In the entries below, the lines from the one with "valve_body();" through the one with "bpy.context.scene.collection.objects.link(empty)" are to be copied exactly; both ends count.

-- Begin Recorded information --

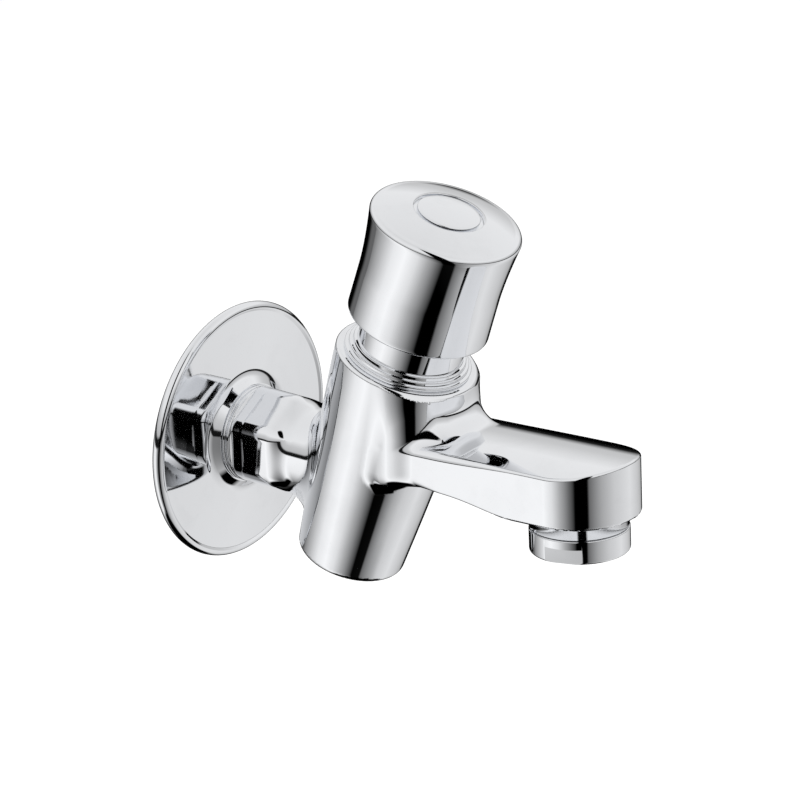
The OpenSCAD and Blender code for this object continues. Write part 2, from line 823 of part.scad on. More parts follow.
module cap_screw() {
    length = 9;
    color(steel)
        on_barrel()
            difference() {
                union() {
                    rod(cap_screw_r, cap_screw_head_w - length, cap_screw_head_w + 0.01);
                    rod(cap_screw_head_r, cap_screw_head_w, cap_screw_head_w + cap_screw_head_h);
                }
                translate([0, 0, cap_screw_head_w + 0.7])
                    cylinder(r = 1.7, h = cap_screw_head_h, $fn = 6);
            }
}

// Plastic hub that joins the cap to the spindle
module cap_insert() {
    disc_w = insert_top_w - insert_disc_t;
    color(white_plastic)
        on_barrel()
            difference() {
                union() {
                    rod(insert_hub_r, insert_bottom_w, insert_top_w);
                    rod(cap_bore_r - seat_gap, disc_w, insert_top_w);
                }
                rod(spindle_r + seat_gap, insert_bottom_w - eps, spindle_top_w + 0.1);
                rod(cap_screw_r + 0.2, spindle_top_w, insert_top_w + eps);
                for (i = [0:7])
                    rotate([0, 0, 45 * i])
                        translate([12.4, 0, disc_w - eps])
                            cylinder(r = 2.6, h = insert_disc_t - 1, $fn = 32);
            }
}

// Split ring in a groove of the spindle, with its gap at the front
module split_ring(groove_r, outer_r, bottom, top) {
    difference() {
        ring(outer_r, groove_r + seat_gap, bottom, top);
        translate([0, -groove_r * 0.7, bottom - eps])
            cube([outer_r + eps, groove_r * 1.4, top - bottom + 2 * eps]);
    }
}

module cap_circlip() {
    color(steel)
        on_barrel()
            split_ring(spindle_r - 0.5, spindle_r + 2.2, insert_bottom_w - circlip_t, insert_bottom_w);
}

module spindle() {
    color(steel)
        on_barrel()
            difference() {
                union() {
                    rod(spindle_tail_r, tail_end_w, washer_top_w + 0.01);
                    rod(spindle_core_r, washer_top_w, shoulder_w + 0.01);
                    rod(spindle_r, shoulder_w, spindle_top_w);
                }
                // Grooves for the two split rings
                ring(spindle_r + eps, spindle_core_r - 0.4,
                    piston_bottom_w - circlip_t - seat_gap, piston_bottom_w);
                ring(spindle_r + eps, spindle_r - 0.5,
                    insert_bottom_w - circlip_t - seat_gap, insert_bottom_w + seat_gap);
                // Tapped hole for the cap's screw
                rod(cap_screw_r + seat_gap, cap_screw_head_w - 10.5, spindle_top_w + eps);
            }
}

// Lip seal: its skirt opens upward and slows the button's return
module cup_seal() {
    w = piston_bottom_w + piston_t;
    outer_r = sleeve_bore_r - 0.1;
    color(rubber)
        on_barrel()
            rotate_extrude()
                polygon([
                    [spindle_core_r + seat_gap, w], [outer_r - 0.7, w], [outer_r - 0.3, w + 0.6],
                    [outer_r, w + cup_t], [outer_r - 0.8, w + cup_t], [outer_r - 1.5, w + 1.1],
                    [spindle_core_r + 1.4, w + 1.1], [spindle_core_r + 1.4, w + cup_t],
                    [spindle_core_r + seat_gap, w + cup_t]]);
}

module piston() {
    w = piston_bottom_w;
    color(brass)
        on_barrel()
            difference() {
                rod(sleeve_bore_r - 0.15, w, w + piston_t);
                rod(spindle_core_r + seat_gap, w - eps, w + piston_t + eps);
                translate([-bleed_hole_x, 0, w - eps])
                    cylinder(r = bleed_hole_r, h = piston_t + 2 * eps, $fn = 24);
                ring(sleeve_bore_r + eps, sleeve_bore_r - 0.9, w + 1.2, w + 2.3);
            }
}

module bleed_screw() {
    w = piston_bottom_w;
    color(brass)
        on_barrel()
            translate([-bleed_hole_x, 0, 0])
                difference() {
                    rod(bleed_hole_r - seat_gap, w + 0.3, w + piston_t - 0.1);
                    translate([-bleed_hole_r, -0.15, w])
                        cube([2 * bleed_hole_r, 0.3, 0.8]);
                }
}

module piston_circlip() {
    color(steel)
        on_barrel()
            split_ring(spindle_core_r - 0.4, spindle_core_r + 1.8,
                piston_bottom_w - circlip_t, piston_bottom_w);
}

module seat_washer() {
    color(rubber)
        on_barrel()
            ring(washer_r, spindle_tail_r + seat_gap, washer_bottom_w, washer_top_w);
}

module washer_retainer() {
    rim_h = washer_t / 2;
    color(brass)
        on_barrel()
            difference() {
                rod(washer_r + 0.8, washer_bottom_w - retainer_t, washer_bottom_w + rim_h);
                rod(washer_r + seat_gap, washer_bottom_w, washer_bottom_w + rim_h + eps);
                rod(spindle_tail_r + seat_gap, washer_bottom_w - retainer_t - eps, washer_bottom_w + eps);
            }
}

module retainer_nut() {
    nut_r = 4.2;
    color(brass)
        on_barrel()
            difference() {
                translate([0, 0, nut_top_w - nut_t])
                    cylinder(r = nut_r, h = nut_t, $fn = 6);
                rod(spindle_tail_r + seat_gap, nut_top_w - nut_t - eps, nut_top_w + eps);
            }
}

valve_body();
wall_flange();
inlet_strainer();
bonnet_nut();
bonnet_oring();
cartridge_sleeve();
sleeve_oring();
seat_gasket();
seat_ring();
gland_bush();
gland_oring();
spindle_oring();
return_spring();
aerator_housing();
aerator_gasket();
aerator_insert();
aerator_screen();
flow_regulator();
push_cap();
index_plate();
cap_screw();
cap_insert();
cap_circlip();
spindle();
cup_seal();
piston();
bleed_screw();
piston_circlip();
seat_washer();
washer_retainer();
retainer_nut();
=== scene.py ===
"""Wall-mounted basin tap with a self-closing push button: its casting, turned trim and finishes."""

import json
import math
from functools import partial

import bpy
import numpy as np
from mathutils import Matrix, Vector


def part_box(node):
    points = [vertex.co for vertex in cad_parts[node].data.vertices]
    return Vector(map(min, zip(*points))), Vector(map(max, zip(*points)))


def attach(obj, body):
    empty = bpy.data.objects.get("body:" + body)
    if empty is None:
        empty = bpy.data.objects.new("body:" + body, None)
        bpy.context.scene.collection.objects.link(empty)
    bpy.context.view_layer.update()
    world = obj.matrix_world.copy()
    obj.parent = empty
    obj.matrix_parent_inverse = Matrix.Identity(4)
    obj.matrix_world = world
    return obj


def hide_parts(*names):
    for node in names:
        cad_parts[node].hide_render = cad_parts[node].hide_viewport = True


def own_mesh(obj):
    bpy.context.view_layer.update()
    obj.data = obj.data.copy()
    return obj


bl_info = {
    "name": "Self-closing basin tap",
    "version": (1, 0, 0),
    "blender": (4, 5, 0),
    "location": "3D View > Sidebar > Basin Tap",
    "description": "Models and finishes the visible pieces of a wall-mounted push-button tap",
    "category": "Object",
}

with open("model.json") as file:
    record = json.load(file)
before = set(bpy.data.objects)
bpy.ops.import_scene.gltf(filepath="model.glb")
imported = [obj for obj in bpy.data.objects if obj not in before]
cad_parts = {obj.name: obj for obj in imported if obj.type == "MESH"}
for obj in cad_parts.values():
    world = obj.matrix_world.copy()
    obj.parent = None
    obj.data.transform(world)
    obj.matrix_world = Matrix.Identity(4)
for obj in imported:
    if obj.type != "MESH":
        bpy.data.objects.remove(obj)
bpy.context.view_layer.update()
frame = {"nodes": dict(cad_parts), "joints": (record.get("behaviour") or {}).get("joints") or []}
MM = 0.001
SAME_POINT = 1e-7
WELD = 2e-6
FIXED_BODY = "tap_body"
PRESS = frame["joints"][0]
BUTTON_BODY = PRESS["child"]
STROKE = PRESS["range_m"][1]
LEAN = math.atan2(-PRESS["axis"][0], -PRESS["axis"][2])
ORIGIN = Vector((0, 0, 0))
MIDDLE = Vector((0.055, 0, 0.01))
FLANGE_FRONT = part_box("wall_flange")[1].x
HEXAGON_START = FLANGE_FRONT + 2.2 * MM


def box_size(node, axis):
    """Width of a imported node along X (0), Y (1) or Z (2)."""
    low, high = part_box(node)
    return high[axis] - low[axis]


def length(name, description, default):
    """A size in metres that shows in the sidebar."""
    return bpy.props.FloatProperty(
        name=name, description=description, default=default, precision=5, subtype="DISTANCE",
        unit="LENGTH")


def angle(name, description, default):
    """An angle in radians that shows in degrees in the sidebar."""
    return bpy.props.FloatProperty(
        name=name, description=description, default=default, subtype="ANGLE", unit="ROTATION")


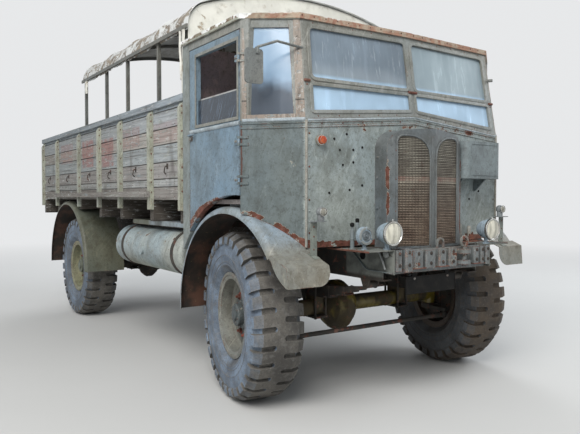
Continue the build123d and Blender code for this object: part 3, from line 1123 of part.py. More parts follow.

-- End Recorded information --

> _Expected answer_
valve_body();
wall_flange();
inlet_strainer();
bonnet_nut();
bonnet_oring();
cartridge_sleeve();
sleeve_oring();
seat_gasket();
seat_ring();
gland_bush();
gland_oring();
spindle_oring();
return_spring();
aerator_housing();
aerator_gasket();
aerator_insert();
aerator_screen();
flow_regulator();
push_cap();
index_plate();
cap_screw();
cap_insert();
cap_circlip();
spindle();
cup_seal();
piston();
bleed_screw();
piston_circlip();
seat_washer();
washer_retainer();
retainer_nut();
=== scene.py ===
"""Wall-mounted basin tap with a self-closing push button: its casting, turned trim and finishes."""

import json
import math
from functools import partial

import bpy
import numpy as np
from mathutils import Matrix, Vector


def part_box(node):
    points = [vertex.co for vertex in cad_parts[node].data.vertices]
    return Vector(map(min, zip(*points))), Vector(map(max, zip(*points)))


def attach(obj, body):
    empty = bpy.data.objects.get("body:" + body)
    if empty is None:
        empty = bpy.data.objects.new("body:" + body, None)
        bpy.context.scene.collection.objects.link(empty)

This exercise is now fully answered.